Another potential blemish: after the company's profit margin nearly doubled to an impressive 7.4% in Q1 2019, largely thanks to the increasing contribution from AWS, in Q2, Q3 and then again in Q4, profit slumped again, and the profit margin of 4.4% was the lowest going back to Q1 2018.
Meanwhile, even though AWS beat revenue expectations of $9.89BN, reporting $9.95BN in sales, the growth rate continues to decline, and in Q4 dropped to 34%, the lowest on record.
As usual AWS was the primary source of profit, and with $2.6BN in operating income (up from $2.2BN a year ago) or 67% of the company's total operating income of $3.879. Meanwhile, the international division continues to burn cash, and despite generating $23.8BN in sales, it resulted in yet another loss of $617MM in Q4.
To summarize, AWS revenue growth:
- Q1 2018: 48%
- Q2 2018: 49%
- Q3 2018: 46%
- Q4 2018: 46%
- Q1 2019: 42%
- Q2 2019: 37%
- Q3 2019: 35%
- Q4 2019: 34%
The good news however is that after declining for a year, AWS operating margin finally posted a modest rebound:
- Q1 2018: 25.7%
- Q2 2018: 26.9%
- Q3 2018: 31.1%
- Q4 2018: 29.3%
- Q1 2019: 28.9%
- Q2 2019: 25.3%
- Q3 2019: 25.1%
- Q4 2019: 26.1%
To be sure, it's not just AWS: Amazon's North America segment margins finally managed a modest rebound, from a 2 year low of 3.01% to 3.54%, even as international margins declined once more, dropping to -2.59%. This group has failed to generate positive cash flow for years.
US margins posted a modest rebound because as Bloomberg notes, Amazon may have tapped the brakes ever so slightly on spending in 4Q: "The company’s fulfillment costs, technology and content costs (largely salaries for tech workers and R&D), and shipping, grew by slightly less than they did the prior quarter as the company ramped up to meet the demands of one-day shipping for Prime members."

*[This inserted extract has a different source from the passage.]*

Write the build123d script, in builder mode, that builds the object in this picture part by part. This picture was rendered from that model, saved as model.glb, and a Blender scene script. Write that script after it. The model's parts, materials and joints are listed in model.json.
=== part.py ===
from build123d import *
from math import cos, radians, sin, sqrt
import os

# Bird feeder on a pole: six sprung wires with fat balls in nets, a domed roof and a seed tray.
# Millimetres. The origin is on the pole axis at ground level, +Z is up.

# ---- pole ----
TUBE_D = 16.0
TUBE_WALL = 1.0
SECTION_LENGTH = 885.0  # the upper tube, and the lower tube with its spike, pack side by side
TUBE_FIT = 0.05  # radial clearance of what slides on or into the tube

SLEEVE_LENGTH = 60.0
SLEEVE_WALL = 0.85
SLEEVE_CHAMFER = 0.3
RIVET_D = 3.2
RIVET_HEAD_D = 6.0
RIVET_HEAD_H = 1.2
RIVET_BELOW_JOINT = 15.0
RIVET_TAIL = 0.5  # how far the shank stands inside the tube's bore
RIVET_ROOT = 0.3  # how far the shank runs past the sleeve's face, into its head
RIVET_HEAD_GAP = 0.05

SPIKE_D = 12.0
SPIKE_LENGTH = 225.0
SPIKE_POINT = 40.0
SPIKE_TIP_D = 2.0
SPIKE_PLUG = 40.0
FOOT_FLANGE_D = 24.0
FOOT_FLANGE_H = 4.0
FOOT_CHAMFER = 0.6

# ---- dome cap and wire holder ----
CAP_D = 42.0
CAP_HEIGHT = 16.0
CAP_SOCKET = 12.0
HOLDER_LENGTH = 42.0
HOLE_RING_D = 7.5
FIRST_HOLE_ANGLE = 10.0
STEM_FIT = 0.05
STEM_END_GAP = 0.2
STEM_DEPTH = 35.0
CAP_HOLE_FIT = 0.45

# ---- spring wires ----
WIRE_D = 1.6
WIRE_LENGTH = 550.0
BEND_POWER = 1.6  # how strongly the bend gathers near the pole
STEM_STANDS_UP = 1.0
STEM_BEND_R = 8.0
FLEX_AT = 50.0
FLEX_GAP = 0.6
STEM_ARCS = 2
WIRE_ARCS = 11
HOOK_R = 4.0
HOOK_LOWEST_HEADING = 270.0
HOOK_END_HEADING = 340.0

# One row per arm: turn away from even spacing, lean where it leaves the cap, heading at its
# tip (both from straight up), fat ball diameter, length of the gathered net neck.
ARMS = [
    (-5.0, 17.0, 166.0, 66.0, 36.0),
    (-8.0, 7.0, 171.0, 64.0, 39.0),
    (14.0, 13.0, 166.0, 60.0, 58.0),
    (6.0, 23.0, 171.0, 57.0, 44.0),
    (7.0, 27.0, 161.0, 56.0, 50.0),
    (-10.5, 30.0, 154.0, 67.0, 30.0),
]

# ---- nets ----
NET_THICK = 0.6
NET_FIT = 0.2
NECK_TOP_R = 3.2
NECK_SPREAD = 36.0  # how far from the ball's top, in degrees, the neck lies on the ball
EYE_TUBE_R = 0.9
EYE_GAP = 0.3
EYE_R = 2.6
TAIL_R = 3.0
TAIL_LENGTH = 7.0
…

That’s not to suggest Amazon is going out of its way to be frugal. The company’s worldwide shipping were a whopping $12.8 billion in 4Q, from $9 billion a year earlier.
Indeed, Amazon's margins remain razor thin (aside from AWS), and for those wondering why, here is the answer: its employees increased by 48,000 in one quarter, and 150K over the past year, to a record 798,000! While most of that is likely linked to the company's expansive logistics operation, AMZN continues to also hire rapidly for tech businesses like Alexa and AWS. These are not minimum wage jobs.

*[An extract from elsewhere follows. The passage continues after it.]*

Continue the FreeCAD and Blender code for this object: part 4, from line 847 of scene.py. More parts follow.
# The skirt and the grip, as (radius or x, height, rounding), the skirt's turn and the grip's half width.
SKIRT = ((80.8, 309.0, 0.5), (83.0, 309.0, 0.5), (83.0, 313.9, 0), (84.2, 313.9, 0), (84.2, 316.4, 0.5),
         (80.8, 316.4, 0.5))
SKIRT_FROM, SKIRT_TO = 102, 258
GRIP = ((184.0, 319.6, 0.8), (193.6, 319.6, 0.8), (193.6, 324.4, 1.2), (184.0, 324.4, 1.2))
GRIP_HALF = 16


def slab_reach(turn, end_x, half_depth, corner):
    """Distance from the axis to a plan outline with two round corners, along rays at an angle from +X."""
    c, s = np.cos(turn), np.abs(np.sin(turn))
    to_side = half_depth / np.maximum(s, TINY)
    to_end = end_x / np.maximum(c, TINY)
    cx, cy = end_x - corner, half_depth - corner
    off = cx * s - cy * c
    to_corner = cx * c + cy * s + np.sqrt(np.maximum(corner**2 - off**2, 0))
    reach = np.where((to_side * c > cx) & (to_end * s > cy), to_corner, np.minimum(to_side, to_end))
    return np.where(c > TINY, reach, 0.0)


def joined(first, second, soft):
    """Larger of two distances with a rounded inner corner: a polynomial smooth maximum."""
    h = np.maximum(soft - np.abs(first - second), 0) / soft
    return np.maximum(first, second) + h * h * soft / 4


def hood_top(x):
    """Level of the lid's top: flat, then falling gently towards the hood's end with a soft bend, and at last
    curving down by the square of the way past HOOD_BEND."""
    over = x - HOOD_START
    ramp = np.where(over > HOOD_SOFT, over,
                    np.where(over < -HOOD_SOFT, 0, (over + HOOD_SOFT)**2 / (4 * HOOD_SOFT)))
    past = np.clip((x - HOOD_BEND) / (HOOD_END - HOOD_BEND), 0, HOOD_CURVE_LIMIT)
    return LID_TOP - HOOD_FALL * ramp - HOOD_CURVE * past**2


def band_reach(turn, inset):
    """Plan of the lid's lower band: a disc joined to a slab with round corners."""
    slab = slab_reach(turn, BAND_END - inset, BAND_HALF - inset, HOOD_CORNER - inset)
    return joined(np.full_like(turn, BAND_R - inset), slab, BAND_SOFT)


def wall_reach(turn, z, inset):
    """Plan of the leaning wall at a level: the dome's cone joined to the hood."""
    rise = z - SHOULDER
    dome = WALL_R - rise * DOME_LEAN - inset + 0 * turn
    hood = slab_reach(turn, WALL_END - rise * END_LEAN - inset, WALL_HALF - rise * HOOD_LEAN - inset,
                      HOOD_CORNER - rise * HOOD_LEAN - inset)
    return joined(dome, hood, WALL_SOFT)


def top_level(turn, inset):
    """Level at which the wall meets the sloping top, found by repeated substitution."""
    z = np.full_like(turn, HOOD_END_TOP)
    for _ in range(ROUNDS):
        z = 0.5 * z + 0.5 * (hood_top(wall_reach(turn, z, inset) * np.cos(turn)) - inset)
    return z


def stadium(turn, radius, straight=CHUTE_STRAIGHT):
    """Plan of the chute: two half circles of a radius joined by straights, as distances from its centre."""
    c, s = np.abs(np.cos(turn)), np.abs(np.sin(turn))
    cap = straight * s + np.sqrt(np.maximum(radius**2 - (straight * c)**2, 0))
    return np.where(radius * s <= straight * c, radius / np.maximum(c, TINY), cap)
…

Even so, after a modest decline last quarter, the company's tremendous free cash flow has managed to rebound and is now back to a record $25BN.
Discussing Amazon's earnings, Bloomberg summarized "good things: Advertising is doing well, offsetting some of the one-day shipping drag. International losses widened and growth slowed there. The reaction we are seeing right now is the quelling of anxiety about AWS margins."
Finally, Amazon’s foray into physical stores with Whole Foods Market still doesn’t look like a major source of cash. Sales in Amazon’s physical stores category eased 0.9%, to $4.36 billion during the quarter, the only one of Amazon’s revenue categories to record a decline during the quarter.
Online stores, seller services, Amazon Web Services, subscription services (mostly Prime) and other (mostly advertising) all saw gains.
None of the potential red flags mattered to investors however, who focused on the solid beat and the impressive guidance, and pushed the stock as much as 15% higher, to a new all time high above $2,100 and a market cap over $1 trillion.